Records
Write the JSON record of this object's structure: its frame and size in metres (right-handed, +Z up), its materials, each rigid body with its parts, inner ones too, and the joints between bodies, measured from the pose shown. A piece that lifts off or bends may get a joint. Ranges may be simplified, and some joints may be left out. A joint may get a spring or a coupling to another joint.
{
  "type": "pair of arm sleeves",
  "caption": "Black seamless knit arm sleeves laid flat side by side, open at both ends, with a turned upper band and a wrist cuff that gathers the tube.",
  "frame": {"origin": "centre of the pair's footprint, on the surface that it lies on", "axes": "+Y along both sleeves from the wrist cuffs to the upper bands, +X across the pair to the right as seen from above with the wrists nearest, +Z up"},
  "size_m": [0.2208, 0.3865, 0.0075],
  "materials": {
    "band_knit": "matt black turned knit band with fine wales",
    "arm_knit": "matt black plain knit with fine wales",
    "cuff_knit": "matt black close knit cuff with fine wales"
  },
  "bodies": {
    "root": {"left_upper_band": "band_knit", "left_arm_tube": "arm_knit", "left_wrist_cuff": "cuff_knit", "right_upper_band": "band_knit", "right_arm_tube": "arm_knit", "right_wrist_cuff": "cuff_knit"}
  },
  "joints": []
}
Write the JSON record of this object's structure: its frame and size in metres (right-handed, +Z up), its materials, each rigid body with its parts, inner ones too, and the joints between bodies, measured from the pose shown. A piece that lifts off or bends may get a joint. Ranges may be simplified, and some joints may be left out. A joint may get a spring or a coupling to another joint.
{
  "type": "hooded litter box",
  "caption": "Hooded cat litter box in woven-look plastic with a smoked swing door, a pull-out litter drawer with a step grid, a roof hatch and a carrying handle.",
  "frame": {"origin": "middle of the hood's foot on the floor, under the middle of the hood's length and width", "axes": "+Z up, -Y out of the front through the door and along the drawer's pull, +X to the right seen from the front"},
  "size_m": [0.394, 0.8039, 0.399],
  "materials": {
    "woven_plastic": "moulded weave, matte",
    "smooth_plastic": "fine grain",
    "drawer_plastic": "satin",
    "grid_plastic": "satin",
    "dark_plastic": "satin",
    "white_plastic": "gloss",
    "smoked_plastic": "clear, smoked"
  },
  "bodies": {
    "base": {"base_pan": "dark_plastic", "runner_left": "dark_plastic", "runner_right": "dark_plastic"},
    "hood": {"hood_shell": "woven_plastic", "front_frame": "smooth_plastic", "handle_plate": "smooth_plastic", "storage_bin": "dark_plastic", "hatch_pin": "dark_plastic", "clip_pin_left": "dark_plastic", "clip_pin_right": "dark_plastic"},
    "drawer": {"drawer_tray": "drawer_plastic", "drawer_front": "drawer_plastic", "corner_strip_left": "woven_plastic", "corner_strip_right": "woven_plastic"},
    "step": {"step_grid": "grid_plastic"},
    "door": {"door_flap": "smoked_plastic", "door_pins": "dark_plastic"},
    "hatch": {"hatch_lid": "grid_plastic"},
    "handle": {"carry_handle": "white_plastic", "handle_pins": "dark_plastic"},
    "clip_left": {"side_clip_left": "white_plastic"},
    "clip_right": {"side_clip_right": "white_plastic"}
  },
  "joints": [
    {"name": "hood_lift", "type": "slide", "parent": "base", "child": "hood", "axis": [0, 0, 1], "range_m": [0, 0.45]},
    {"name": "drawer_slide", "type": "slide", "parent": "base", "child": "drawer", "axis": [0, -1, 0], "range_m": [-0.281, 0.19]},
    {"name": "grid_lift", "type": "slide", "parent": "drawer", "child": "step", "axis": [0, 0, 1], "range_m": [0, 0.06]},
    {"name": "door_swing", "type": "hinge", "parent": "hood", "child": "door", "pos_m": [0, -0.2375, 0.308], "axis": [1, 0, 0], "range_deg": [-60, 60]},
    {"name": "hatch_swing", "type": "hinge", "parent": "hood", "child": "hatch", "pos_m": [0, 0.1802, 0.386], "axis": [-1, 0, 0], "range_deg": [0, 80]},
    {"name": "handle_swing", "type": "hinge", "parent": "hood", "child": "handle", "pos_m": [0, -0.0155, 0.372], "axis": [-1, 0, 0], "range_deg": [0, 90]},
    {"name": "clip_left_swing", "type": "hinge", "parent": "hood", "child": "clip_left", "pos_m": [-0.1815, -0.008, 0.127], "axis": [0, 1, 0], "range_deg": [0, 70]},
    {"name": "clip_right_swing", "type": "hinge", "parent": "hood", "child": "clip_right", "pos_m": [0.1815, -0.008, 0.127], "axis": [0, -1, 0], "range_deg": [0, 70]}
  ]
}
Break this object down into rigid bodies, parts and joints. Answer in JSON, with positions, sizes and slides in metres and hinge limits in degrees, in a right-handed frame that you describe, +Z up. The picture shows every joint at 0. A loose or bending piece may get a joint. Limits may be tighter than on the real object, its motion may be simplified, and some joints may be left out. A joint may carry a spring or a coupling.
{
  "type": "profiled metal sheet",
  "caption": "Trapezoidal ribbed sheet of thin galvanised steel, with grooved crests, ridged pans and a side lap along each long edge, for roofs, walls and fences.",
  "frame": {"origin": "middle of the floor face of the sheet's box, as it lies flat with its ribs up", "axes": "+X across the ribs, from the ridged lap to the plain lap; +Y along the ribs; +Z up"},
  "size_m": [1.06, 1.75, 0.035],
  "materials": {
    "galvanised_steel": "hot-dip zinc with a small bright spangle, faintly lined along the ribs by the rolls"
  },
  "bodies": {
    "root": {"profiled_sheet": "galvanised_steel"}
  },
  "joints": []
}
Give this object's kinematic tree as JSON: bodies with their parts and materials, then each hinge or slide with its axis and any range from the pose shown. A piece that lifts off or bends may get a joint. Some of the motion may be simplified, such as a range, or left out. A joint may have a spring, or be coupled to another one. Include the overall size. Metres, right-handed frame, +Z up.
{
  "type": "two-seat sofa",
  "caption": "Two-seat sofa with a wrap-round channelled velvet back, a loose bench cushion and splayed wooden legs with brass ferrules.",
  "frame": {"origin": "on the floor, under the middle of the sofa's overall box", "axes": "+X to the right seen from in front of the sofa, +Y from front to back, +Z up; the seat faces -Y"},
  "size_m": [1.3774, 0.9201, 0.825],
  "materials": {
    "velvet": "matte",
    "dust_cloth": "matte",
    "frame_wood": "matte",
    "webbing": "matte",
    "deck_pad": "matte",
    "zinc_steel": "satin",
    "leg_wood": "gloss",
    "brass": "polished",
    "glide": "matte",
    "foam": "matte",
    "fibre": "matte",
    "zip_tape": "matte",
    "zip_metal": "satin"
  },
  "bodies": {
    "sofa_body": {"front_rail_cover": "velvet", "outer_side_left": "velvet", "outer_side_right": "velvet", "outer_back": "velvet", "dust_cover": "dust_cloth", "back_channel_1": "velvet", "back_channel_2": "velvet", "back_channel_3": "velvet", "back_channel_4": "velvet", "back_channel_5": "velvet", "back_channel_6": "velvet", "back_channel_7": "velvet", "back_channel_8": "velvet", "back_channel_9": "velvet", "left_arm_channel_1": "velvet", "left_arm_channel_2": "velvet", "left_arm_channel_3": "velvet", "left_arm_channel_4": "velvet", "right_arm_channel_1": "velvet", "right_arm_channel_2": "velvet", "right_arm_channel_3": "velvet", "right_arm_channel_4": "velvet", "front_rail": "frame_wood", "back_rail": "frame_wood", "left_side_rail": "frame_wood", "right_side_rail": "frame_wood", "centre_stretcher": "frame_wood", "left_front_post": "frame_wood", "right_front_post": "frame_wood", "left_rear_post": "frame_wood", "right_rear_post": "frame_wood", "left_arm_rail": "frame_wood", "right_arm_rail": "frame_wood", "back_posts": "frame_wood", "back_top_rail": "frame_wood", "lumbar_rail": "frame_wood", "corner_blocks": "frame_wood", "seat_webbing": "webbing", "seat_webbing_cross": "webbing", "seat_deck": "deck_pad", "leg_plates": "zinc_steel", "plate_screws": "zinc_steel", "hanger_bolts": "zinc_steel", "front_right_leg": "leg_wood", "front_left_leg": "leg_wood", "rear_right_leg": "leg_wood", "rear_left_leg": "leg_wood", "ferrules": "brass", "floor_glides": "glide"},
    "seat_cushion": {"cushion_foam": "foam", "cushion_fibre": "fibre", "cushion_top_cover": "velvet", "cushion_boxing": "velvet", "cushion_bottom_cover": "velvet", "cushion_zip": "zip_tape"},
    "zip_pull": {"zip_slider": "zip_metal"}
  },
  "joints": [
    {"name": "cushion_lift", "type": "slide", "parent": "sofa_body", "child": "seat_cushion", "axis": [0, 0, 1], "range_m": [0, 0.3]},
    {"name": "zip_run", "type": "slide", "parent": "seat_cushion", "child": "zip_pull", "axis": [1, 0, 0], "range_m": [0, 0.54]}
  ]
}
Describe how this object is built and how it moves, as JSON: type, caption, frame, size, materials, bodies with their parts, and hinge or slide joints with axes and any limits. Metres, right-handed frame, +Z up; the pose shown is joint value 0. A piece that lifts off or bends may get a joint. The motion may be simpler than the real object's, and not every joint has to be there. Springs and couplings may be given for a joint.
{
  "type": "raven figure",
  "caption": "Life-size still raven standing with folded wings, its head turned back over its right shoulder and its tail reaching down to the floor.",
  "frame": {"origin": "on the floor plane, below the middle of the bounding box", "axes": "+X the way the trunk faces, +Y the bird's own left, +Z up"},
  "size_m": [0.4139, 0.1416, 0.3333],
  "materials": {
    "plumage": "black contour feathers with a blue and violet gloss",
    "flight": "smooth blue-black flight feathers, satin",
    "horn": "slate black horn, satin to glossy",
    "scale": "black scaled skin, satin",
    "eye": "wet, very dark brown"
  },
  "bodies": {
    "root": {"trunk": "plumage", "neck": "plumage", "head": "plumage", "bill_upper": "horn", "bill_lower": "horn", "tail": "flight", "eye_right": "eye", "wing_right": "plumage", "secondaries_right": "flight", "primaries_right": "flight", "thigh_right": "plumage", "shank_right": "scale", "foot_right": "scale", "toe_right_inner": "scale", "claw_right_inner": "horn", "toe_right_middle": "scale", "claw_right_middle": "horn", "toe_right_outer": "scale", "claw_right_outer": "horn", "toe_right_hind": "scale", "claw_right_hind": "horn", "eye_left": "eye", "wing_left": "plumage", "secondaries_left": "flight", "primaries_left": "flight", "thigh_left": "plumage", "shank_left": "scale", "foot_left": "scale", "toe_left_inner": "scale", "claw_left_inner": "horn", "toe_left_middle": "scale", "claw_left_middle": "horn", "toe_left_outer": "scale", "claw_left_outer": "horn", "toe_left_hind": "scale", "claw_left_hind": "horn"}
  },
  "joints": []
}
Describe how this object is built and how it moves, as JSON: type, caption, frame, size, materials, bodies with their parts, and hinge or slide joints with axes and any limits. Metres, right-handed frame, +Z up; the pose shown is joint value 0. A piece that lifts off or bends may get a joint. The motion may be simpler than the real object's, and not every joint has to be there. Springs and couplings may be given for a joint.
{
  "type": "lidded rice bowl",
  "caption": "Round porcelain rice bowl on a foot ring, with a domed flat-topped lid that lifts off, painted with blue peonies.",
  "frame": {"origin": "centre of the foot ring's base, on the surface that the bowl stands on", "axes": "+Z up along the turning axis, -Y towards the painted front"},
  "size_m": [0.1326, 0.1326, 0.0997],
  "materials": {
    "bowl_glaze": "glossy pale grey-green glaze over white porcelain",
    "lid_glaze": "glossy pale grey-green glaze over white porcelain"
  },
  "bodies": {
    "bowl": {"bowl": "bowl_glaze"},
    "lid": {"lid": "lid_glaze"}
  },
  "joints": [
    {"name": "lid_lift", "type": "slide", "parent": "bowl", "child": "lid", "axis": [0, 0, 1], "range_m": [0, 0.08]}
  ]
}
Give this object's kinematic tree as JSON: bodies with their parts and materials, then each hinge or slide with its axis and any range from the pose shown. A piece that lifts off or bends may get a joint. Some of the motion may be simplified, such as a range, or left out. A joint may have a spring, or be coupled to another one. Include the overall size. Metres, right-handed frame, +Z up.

**What the task asks:** Report the count of lines in the entries that contain the string "loose", and nothing besides it.

**Exercise result:** 2